Private lender Kotak Mahindra Bank reported a 16.4 per cent year-on-year (YoY) decline in consolidated pre-tax profit for the quarter ended June 2020 (Q1 FY21) at Rs 2,435 crore, from Rs 2,913 crore in the year-ago quarter due to additional provisioning made for Covid related uncertainties even as net interest income went up 16 per cent.
Net profit at the consolidated level stood at Rs 1,853 crore in Q1FY21 versus Rs 1,932 crore in Q1FY20, down 4 per cent.
The bank made additional Covid-related provisions to the tune of Rs 667 crore in the June quarter, of which Rs 616 crore additional provision was at the standalone level. Along with the provisioning in the March 2020 quarter, the total Covid-related provisioning works out to Rs 1,381 crore for the two quarters.
At a standalone level, the lender reported a 20 per cent decline in pre-tax profit at Rs 1,662 crore while net profit was down 8.5 per cent to Rs 1,244 crore. The bank’s net interest margin (NIM) was down 8 basis points (bps) YoY and 22 bps sequentially to 4.40 per cent.
Asset quality of the lender deteriorated in the reporting quarter with gross non-performing assets (GNPA) at 2.70 per cent, up 45 bps sequentially and 51 bps from June 2019 quarter. Net NPAs of the lender stood at 0.87 per cent, up 16 bps sequentially and 14 bps YoY.
Total provisions and contingencies of the lender, which includes the Covid provisions, rose to Rs 962 crore in Q1 FY21 compared to Rs 317 crore in the year ago quarter. In Q4 FY20, the lender’s loan loss provisions and Covid provisions totaled to Rs 1,047 crore.

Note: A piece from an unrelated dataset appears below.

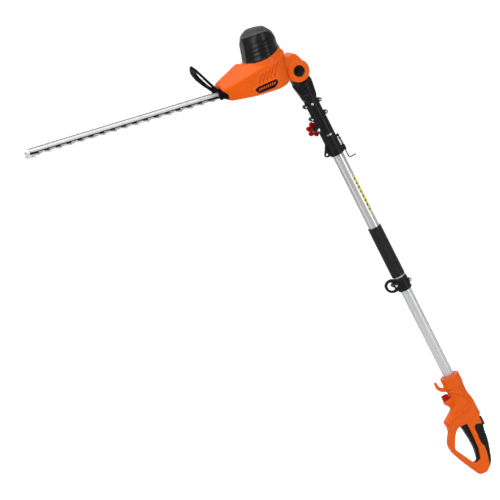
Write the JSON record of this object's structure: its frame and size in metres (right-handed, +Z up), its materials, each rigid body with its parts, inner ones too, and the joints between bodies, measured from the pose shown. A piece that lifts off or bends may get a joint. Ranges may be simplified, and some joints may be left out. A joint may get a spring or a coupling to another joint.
{
  "type": "pole hedge trimmer",
  "caption": "Electric pole hedge trimmer: tilting motor head with twin reciprocating blades, sectional tube, front grip and rear D-handle with trigger.",
  "frame": {"origin": "on the pole's axis, half way along the bare tube between the strap clamp and the rear handle", "axes": "+Z up the pole from the rear handle to the cutting head, -X to the side the blade reaches, Y along the head's tilt axis"},
  "size_m": [0.7429, 0.1016, 1.2931],
  "materials": {
    "orange_plastic": "satin moulded plastic",
    "black_plastic": "fine textured moulded plastic",
    "red_plastic": "moulded plastic",
    "grip_rubber": "soft grip",
    "lead_rubber": "cable sheath",
    "tube_aluminium": "satin anodised",
    "cast_alloy": "as cast",
    "bar_steel": "bright brushed",
    "blade_steel": "ground",
    "bright_steel": "zinc plated",
    "steel": "plain",
    "copper": "plain",
    "carbon": "pressed carbon",
    "yellow_label": null
  },
  "bodies": {
    "pole": {"pole_tube": "tube_aluminium", "front_grip": "grip_rubber", "strip_label": "yellow_label", "strap_clamp_near": "black_plastic", "strap_clamp_far": "black_plastic", "strap_clamp_screws": "bright_steel", "coupling_sleeve": "black_plastic", "clamp_bolt": "bright_steel", "tube_socket": "black_plastic", "pole_lead": "lead_rubber", "handle_shell_near": "orange_plastic", "handle_shell_far": "orange_plastic", "grip_overmould": "grip_rubber", "handle_screws": "bright_steel", "main_switch": "black_plastic", "power_inlet": "red_plastic", "inlet_pins": "copper", "handle_lead": "lead_rubber", "trigger_pin": "steel", "release_spring": "steel", "trigger_spring": "steel", "lock_off_spring": "steel"},
    "neck": {"neck_shell_near": "black_plastic", "neck_shell_far": "black_plastic", "neck_screws": "bright_steel", "neck_spigot": "tube_aluminium", "spigot_rivet": "bright_steel", "neck_plug": "black_plastic", "neck_lead": "lead_rubber"},
    "head": {"head_shell_near": "orange_plastic", "head_shell_far": "orange_plastic", "head_screws": "bright_steel", "motor_cap": "black_plastic", "name_badge": "black_plastic", "motor_field": "steel", "motor_screws": "bright_steel", "brush_holders": "black_plastic", "carbon_brushes": "carbon", "motor_bearings": "bright_steel", "gearbox_plate": "cast_alloy", "gear_axle": "steel", "blade_guide_bar": "bar_steel", "blade_bolts": "bright_steel", "tip_guard": "black_plastic", "hand_guard": "black_plastic", "pivot_pin": "steel", "tilt_lock_spring": "steel"},
    "tilt_button": {"tilt_lock_button": "black_plastic"},
    "motor": {"armature": "steel", "commutator": "copper", "cooling_fan": "black_plastic", "motor_pinion": "steel"},
    "gear": {"drive_gear": "steel"},
    "upper_knife": {"upper_blade": "blade_steel"},
    "lower_knife": {"lower_blade": "blade_steel"},
    "washer": {"clamp_washer": "bright_steel"},
    "knob": {"clamp_knob": "red_plastic"},
    "pin": {"release_pin": "steel"},
    "trigger": {"trigger": "black_plastic"},
    "lock_off": {"lock_off_button": "black_plastic"}
  },
  "joints": [
    {"name": "neck_slide", "type": "slide", "parent": "pole", "child": "neck", "axis": [0, 0, 1], "range_m": [0, 0.055]},
    {"name": "head_tilt", "type": "hinge", "parent": "neck", "child": "head", "pos_m": [0, 0, 0.744], "axis": [0, 1, 0], "range_deg": [-22, 77]},
    {"name": "tilt_button_press", "type": "slide", "parent": "head", "child": "tilt_button", "axis": [0, 1, 0], "range_m": [0, 0.003], "stiffness_N_per_m": 900, "springref_m": -0.002, "deforming": ["tilt_lock_spring"]},
    {"name": "gear_spin", "type": "hinge", "parent": "head", "child": "gear", "pos_m": [-0.10962, 0, 0.76931], "axis": [0.225, 0, 0.9744], "continuous": true},
    {"name": "motor_spin", "type": "hinge", "parent": "head", "child": "motor", "pos_m": [-0.07551, 0, 0.76143], "axis": [0.225, 0, 0.9744], "continuous": true},
    {"name": "upper_blade_stroke", "type": "slide", "parent": "head", "child": "upper_knife", "axis": [-0.9744, 0, 0.225], "range_m": [-0.008, 0.008]},
    {"name": "lower_blade_stroke", "type": "slide", "parent": "head", "child": "lower_knife", "axis": [-0.9744, 0, 0.225], "range_m": [-0.008, 0.008]},
    {"name": "clamp_knob_turn", "type": "hinge", "parent": "washer", "child": "knob", "pos_m": [-0.019, 0, 0.5865], "axis": [0, 1, 0], "range_deg": [0, 720]},
    {"name": "clamp_washer_slide", "type": "slide", "parent": "pole", "child": "washer", "axis": [0, 1, 0], "range_m": [0, 0.0026]},
    {"name": "release_pin_pull", "type": "slide", "parent": "pole", "child": "pin", "axis": [0, 0, -1], "range_m": [0, 0.009], "stiffness_N_per_m": 400, "springref_m": -0.006, "deforming": ["release_spring"]},
    {"name": "trigger_pull", "type": "hinge", "parent": "pole", "child": "trigger", "pos_m": [-0.0325, 0, -0.3605], "axis": [0, 1, 0], "range_deg": [0, 3.5], "stiffness_Nm_per_rad": 1.2, "springref_deg": -6.88, "deforming": ["trigger_spring"]},
    {"name": "lock_off_press", "type": "slide", "parent": "pole", "child": "lock_off", "axis": [-1, 0, 0], "range_m": [0, 0.003], "stiffness_N_per_m": 500, "springref_m": -0.003, "deforming": ["lock_off_spring"]}
  ],
  "couplings": [
    {"joint": "motor_spin", "follows": "gear_spin", "ratio": -6},
    {"joint": "lower_blade_stroke", "follows": "upper_blade_stroke", "ratio": -1},
    {"joint": "clamp_washer_slide", "follows": "clamp_knob_turn", "m_per_rad": 0.00019894}
  ]
}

The lender reported higher slippages to the tune of Rs 796 crore in Q1 FY21, compared to Rs 751 crore in June 2019 and Rs 491 crore in March 2020 quarter. Provision coverage ratio of the lender stood at 68.4 per cent in Q1 FY21 compared to 69 per cent in March 2020 quarter and 67 per cent in Q1FY21.
The bank further said the economic slowdown and lockdowns have had an impact on certain business areas including new loan origination and collections, and could also result in a rise in credit costs. Capital adequacy ratio of the lender, as on June 30, 2020 stood at 21.2 per cent with tier I ratio at 20.6 per cent. During the quarter, it raised Rs 7,442 crore through a qualified institutional placement of 65 million equity shares.
Disclosure: Entities controlled by the Kotak family have a significant holding in Business Standard Pvt Ltd.